**What you need to do:** Please copy the lines below exactly, from the first one through the line showing "# It stands".

**Input data:**

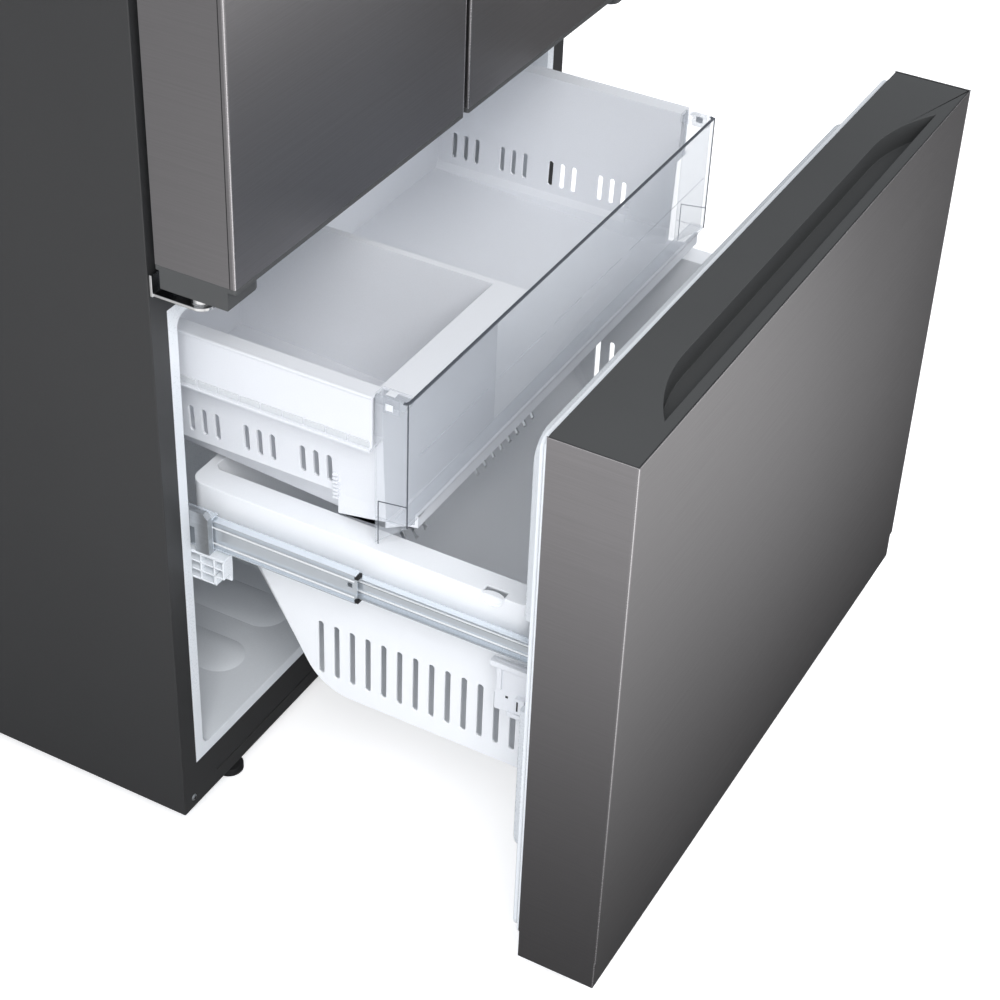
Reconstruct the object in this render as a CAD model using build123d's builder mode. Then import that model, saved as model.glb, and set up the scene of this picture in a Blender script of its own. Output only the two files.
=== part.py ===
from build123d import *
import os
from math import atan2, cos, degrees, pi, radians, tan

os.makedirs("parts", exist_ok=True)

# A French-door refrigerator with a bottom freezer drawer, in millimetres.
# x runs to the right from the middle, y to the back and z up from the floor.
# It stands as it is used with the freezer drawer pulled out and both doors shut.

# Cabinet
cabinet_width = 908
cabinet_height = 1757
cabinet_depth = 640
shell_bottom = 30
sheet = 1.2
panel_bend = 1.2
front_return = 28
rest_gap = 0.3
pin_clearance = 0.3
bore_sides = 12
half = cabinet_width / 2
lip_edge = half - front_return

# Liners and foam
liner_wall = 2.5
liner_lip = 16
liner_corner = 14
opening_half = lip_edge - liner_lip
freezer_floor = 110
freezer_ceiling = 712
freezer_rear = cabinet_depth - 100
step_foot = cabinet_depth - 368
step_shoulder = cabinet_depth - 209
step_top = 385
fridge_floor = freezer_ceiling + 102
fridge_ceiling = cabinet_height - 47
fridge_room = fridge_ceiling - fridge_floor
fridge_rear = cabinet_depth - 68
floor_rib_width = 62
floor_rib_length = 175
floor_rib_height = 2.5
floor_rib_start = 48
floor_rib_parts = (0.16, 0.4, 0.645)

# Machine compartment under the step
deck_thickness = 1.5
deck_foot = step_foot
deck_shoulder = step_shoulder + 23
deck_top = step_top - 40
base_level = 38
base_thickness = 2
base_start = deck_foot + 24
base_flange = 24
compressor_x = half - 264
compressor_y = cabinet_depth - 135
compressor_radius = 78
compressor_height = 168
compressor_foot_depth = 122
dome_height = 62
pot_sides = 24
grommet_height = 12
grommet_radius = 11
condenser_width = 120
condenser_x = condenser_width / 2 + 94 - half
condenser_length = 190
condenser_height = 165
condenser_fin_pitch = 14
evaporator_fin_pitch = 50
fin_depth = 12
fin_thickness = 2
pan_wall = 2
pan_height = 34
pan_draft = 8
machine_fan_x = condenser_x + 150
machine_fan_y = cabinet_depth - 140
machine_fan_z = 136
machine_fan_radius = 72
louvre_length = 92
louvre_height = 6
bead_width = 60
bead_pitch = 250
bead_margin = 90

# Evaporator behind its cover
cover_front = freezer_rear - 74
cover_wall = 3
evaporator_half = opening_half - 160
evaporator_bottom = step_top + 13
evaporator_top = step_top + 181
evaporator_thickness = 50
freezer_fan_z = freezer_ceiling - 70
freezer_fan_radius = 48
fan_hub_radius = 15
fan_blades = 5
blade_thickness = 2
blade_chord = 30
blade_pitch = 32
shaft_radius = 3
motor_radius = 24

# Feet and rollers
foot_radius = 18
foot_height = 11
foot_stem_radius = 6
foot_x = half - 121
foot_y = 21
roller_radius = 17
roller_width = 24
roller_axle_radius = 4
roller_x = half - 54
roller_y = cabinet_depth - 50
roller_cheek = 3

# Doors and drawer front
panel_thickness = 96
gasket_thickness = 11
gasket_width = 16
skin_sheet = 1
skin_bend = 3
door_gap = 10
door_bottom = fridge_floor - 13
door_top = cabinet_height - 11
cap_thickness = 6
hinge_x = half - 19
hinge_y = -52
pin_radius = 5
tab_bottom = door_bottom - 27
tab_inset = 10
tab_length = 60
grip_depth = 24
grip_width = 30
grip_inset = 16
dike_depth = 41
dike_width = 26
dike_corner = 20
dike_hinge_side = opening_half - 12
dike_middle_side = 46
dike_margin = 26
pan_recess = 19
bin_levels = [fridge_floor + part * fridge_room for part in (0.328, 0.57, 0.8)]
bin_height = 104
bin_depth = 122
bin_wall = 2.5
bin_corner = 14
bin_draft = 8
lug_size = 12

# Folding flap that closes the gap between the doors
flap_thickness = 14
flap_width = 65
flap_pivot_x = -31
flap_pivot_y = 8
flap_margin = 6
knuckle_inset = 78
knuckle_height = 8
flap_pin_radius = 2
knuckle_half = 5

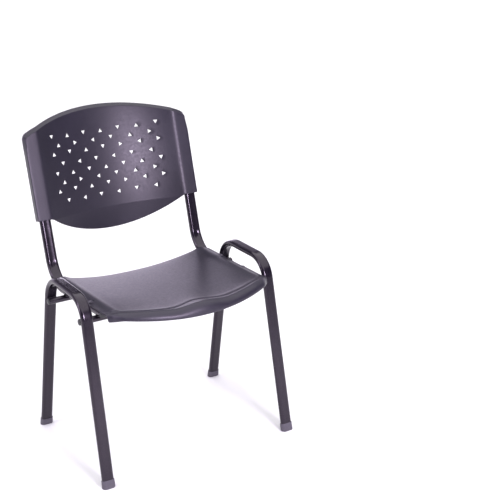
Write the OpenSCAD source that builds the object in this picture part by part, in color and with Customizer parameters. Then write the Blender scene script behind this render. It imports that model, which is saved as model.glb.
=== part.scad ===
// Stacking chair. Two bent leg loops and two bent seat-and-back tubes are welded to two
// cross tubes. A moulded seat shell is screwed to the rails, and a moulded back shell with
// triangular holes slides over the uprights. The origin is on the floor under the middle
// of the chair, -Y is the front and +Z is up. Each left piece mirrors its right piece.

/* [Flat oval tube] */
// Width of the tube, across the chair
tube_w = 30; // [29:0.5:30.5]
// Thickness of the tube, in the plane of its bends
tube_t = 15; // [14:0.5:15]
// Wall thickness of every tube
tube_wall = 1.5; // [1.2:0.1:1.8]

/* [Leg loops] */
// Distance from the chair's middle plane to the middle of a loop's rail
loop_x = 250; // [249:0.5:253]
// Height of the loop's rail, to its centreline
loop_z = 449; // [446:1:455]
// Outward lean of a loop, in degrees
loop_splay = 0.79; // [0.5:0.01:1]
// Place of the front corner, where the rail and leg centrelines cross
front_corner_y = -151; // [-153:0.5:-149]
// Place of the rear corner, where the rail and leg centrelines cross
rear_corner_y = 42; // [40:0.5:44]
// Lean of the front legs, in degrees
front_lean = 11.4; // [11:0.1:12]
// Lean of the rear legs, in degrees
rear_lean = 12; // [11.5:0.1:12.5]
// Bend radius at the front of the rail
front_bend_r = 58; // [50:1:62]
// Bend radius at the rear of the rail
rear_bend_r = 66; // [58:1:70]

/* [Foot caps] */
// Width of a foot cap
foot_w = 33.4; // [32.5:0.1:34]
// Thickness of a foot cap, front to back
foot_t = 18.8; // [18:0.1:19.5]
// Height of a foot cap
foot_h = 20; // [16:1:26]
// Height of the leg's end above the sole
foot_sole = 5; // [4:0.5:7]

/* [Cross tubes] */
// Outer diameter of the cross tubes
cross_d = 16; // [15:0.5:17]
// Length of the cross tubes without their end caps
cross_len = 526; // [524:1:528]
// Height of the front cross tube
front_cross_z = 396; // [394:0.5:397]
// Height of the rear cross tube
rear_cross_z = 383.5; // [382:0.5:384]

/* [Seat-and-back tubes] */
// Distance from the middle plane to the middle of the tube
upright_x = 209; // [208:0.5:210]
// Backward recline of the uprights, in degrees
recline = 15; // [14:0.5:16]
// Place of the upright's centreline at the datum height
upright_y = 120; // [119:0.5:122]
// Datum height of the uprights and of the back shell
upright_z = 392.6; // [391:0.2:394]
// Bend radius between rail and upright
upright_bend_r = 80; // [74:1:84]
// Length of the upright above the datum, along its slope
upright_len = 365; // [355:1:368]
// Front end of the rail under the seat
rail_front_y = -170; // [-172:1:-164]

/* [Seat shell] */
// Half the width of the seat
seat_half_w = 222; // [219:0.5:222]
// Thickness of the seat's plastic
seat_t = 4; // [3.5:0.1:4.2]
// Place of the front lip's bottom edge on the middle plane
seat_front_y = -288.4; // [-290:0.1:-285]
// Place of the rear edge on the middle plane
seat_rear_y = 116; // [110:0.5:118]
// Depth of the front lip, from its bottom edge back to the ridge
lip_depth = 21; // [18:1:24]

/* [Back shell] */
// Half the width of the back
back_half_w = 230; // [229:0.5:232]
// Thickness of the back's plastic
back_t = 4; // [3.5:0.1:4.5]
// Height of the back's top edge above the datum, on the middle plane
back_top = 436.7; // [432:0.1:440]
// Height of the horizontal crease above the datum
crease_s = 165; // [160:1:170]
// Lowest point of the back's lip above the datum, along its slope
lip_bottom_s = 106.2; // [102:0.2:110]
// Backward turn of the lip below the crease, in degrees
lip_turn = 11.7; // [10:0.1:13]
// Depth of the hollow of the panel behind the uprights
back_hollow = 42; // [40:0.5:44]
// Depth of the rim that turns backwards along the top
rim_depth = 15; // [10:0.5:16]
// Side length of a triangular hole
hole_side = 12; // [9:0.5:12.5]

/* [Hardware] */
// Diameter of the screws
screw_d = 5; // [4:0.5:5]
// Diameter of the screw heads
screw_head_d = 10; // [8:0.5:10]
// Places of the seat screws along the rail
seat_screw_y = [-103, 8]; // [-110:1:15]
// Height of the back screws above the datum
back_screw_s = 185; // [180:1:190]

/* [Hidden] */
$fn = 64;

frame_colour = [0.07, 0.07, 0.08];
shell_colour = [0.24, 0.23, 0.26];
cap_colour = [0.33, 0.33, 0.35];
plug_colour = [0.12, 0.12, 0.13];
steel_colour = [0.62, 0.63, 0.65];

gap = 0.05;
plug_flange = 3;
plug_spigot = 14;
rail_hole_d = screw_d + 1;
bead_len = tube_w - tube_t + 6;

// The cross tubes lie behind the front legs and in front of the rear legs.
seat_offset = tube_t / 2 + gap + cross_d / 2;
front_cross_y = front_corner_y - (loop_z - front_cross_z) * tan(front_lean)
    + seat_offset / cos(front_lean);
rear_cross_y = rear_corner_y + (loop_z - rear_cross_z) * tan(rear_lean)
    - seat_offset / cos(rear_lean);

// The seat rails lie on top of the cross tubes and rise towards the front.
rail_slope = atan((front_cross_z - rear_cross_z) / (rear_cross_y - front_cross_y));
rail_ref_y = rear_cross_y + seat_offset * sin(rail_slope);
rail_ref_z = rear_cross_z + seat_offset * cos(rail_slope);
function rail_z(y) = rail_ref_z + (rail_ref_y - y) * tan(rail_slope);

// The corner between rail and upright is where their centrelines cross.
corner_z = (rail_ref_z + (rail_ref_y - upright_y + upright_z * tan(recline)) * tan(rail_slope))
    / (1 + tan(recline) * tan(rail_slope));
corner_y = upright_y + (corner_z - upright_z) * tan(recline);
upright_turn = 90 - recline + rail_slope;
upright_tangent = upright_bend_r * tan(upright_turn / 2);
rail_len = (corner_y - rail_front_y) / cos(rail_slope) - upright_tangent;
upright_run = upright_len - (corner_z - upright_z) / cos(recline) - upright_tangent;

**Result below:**
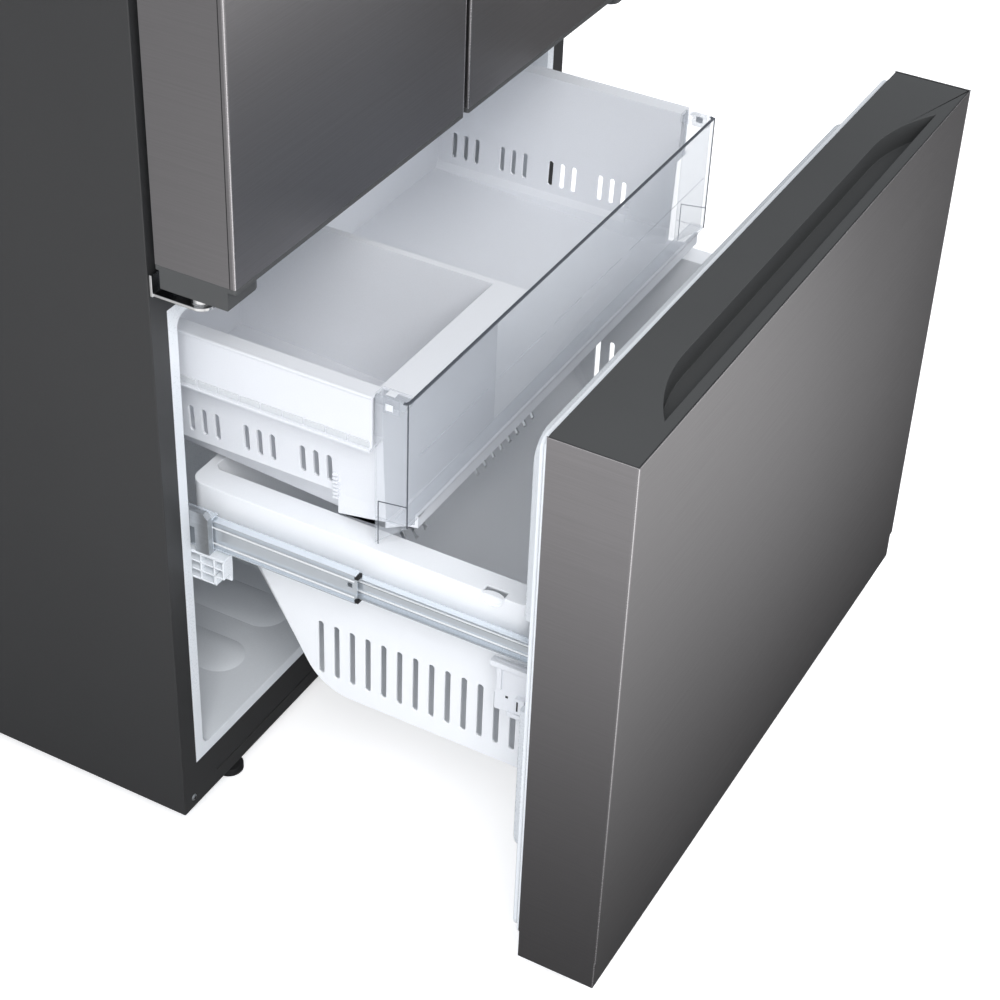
Reconstruct the object in this render as a CAD model using build123d's builder mode. Then import that model, saved as model.glb, and set up the scene of this picture in a Blender script of its own. Output only the two files.
=== part.py ===
from build123d import *
import os
from math import atan2, cos, degrees, pi, radians, tan

os.makedirs("parts", exist_ok=True)

# A French-door refrigerator with a bottom freezer drawer, in millimetres.
# x runs to the right from the middle, y to the back and z up from the floor.
# It stands as it is used with the freezer drawer pulled out and both doors shut.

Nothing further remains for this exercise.